Extract the lines between the ones holding "base.location = (-(low[0]" and "obj.parent = empty", inclusive, exactly as written and nothing more.

■ **Data records**
================
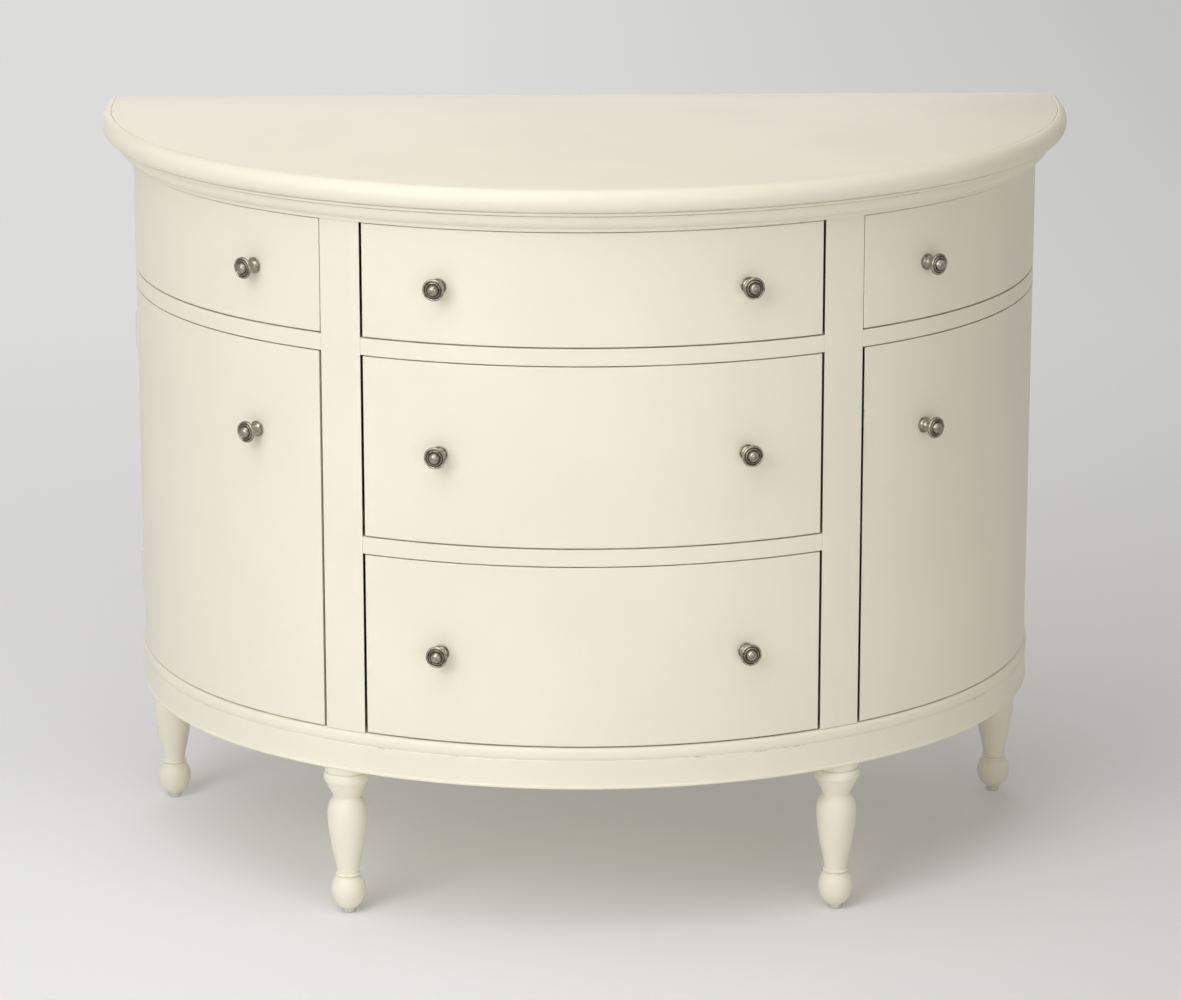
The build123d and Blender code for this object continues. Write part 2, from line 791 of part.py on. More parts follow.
================
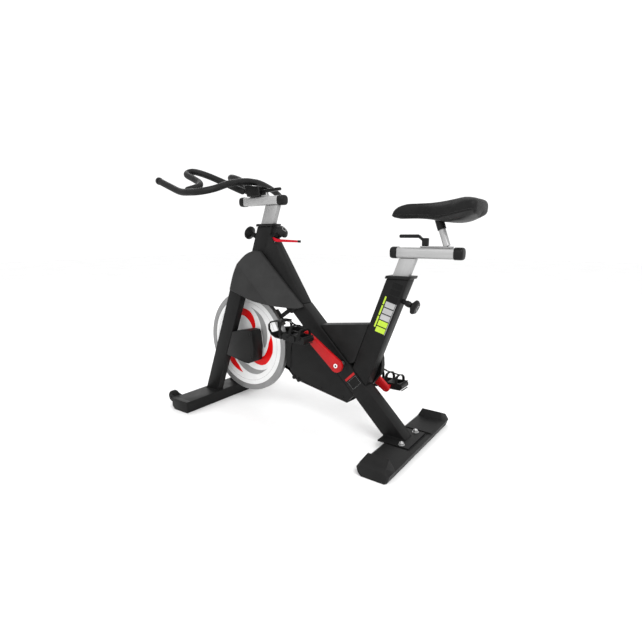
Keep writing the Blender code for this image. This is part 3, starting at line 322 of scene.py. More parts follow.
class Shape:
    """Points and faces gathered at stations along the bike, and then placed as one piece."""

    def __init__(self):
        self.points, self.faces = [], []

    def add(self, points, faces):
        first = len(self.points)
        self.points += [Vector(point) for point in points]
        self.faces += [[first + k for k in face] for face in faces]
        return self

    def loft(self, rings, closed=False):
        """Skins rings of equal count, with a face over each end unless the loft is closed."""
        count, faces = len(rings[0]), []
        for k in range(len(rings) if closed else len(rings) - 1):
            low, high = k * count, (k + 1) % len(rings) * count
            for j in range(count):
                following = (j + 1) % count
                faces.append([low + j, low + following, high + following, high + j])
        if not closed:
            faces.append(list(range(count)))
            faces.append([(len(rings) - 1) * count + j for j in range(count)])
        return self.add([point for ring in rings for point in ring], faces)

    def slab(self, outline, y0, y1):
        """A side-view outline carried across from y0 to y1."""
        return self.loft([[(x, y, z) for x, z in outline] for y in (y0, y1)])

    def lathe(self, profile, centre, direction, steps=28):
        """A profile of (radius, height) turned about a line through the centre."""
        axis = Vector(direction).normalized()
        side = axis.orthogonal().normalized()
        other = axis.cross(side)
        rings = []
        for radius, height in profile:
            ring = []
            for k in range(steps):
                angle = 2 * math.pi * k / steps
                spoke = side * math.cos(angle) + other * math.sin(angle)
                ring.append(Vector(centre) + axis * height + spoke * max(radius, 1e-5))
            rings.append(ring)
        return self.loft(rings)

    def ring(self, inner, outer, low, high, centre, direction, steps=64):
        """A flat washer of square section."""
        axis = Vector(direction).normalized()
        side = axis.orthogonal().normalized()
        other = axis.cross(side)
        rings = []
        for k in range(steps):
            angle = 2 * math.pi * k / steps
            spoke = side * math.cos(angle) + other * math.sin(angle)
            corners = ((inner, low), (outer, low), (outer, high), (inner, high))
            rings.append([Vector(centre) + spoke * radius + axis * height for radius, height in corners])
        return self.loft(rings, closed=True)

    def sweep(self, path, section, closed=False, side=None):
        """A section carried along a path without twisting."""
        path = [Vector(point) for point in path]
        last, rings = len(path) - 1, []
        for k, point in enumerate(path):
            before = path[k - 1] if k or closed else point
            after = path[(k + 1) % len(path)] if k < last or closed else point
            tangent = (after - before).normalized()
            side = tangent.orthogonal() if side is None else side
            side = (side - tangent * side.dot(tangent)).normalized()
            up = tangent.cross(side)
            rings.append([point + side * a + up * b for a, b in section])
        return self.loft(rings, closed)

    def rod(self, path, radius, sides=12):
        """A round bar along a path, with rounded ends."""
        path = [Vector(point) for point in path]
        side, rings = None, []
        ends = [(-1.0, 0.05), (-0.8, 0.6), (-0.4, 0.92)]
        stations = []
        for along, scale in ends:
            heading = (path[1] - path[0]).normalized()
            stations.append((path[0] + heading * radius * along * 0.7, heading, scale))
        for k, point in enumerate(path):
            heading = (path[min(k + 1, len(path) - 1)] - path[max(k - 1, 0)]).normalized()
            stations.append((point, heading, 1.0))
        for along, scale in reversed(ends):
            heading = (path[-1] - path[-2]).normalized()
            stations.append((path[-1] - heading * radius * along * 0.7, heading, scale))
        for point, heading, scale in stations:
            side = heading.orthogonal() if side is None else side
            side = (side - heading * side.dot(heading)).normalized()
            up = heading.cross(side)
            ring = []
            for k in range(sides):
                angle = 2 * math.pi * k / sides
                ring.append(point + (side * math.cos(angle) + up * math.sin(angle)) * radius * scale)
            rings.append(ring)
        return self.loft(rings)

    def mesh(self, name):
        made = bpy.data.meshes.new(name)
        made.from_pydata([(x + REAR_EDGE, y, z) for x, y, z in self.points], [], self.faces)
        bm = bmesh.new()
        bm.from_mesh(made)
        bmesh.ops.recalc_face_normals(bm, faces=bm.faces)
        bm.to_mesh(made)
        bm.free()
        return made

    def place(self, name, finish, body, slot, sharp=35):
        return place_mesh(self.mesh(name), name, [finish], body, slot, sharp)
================
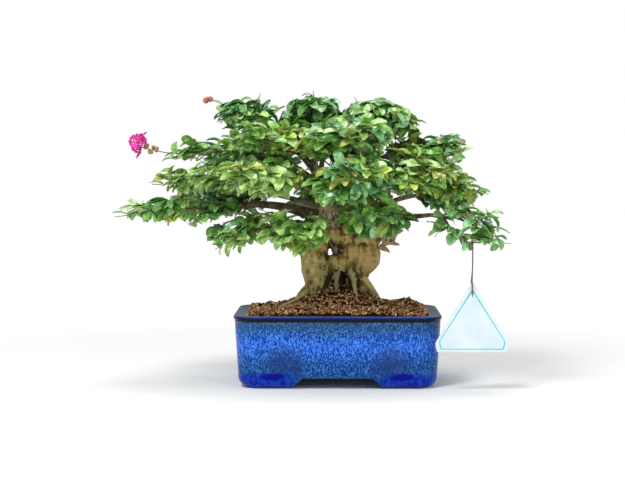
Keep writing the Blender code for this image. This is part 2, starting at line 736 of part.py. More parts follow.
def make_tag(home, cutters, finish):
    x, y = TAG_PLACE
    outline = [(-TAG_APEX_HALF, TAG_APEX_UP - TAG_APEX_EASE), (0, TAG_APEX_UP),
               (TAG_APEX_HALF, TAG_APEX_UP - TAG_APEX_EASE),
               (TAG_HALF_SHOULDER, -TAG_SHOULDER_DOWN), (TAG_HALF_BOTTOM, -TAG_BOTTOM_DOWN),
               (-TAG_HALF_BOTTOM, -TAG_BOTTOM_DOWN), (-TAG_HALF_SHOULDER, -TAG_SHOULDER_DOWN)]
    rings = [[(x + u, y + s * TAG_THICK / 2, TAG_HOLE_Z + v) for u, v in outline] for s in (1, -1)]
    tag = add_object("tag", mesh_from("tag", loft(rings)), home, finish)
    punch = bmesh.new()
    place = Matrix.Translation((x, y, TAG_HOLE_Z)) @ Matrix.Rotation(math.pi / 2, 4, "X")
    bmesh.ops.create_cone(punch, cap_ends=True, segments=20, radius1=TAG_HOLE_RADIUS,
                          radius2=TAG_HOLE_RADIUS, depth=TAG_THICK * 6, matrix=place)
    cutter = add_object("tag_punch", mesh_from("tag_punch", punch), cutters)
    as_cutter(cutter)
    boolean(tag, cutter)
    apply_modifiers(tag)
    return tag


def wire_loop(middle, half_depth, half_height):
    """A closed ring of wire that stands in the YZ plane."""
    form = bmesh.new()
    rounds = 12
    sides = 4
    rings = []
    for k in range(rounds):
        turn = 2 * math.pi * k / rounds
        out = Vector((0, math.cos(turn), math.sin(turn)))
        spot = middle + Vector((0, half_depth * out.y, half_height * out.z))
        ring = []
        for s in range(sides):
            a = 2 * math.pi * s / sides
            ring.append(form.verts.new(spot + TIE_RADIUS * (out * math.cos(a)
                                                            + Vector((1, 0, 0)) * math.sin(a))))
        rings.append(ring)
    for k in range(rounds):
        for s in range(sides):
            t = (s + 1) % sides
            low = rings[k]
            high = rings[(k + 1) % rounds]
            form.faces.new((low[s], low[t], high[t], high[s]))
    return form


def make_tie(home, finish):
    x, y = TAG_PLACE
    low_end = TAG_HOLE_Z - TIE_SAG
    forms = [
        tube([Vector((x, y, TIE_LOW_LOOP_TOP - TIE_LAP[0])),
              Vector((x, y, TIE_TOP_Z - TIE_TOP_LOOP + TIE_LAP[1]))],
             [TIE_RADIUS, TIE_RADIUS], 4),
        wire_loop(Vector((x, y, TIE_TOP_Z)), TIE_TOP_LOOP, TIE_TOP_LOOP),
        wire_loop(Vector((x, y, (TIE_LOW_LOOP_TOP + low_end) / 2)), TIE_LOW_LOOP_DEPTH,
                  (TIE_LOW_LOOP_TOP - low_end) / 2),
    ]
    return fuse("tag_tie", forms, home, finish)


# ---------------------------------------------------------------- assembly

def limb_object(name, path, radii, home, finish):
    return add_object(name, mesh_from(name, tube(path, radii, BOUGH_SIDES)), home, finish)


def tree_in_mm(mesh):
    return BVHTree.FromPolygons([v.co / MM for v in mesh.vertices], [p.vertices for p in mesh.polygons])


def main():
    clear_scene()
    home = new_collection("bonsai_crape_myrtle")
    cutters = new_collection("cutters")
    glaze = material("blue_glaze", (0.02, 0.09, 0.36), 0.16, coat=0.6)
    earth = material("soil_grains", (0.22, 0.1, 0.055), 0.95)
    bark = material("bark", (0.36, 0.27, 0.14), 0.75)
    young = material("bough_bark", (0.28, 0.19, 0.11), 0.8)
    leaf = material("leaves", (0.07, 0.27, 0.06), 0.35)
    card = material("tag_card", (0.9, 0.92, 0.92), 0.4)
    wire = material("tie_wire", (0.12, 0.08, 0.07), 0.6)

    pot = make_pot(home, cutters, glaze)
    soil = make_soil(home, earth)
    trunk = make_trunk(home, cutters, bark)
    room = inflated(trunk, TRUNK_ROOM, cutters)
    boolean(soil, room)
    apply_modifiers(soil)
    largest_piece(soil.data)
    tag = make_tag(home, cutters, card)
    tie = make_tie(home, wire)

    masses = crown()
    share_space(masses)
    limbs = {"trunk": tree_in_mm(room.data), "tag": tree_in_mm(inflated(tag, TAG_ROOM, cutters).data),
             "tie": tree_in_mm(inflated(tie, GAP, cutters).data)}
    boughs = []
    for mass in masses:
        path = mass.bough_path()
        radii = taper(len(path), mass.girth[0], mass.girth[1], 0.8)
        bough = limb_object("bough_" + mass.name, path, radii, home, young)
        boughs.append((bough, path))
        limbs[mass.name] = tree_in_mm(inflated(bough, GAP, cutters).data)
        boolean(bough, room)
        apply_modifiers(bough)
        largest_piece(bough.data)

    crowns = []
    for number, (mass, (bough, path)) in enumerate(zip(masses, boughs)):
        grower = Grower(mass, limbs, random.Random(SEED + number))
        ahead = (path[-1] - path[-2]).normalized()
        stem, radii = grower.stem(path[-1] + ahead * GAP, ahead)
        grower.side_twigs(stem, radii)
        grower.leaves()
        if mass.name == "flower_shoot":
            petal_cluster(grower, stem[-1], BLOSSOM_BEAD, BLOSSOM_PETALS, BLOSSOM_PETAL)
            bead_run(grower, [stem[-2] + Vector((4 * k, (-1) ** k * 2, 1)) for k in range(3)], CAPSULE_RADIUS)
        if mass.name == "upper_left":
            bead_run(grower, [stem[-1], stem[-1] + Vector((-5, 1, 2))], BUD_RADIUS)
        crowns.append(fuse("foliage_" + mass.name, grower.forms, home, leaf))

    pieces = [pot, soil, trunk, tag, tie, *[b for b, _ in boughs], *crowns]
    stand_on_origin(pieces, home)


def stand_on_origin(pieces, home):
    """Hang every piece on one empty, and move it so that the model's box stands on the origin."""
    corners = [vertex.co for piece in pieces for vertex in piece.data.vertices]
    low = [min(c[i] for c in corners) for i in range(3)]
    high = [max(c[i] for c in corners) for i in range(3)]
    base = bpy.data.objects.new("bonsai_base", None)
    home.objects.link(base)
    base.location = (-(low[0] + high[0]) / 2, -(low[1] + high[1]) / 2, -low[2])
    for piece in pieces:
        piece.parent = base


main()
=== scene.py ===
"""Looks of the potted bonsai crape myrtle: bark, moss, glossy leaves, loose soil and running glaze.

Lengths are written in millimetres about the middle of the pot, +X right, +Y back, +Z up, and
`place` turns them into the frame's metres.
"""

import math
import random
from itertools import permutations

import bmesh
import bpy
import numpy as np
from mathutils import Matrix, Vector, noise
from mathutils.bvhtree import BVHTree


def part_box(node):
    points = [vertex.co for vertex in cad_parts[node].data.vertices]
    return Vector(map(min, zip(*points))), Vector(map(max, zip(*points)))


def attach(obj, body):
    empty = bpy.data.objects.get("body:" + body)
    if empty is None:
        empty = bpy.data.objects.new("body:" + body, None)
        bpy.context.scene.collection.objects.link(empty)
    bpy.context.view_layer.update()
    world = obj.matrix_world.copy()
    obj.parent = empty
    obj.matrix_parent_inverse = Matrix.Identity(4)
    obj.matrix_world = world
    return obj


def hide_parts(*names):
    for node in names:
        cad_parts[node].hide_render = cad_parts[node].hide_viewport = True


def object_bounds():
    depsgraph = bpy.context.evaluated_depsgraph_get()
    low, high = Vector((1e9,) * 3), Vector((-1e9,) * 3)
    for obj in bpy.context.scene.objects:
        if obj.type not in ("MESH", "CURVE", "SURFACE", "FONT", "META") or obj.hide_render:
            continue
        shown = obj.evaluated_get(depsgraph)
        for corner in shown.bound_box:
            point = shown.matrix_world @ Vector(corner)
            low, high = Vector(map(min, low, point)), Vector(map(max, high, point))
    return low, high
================
■ **Completed task**
    base.location = (-(low[0] + high[0]) / 2, -(low[1] + high[1]) / 2, -low[2])
    for piece in pieces:
        piece.parent = base


main()
=== scene.py ===
"""Looks of the potted bonsai crape myrtle: bark, moss, glossy leaves, loose soil and running glaze.

Lengths are written in millimetres about the middle of the pot, +X right, +Y back, +Z up, and
`place` turns them into the frame's metres.
"""

import math
import random
from itertools import permutations

import bmesh
import bpy
import numpy as np
from mathutils import Matrix, Vector, noise
from mathutils.bvhtree import BVHTree


def part_box(node):
    points = [vertex.co for vertex in cad_parts[node].data.vertices]
    return Vector(map(min, zip(*points))), Vector(map(max, zip(*points)))


def attach(obj, body):
    empty = bpy.data.objects.get("body:" + body)
    if empty is None:
        empty = bpy.data.objects.new("body:" + body, None)
        bpy.context.scene.collection.objects.link(empty)
    bpy.context.view_layer.update()
    world = obj.matrix_world.copy()
    obj.parent = empty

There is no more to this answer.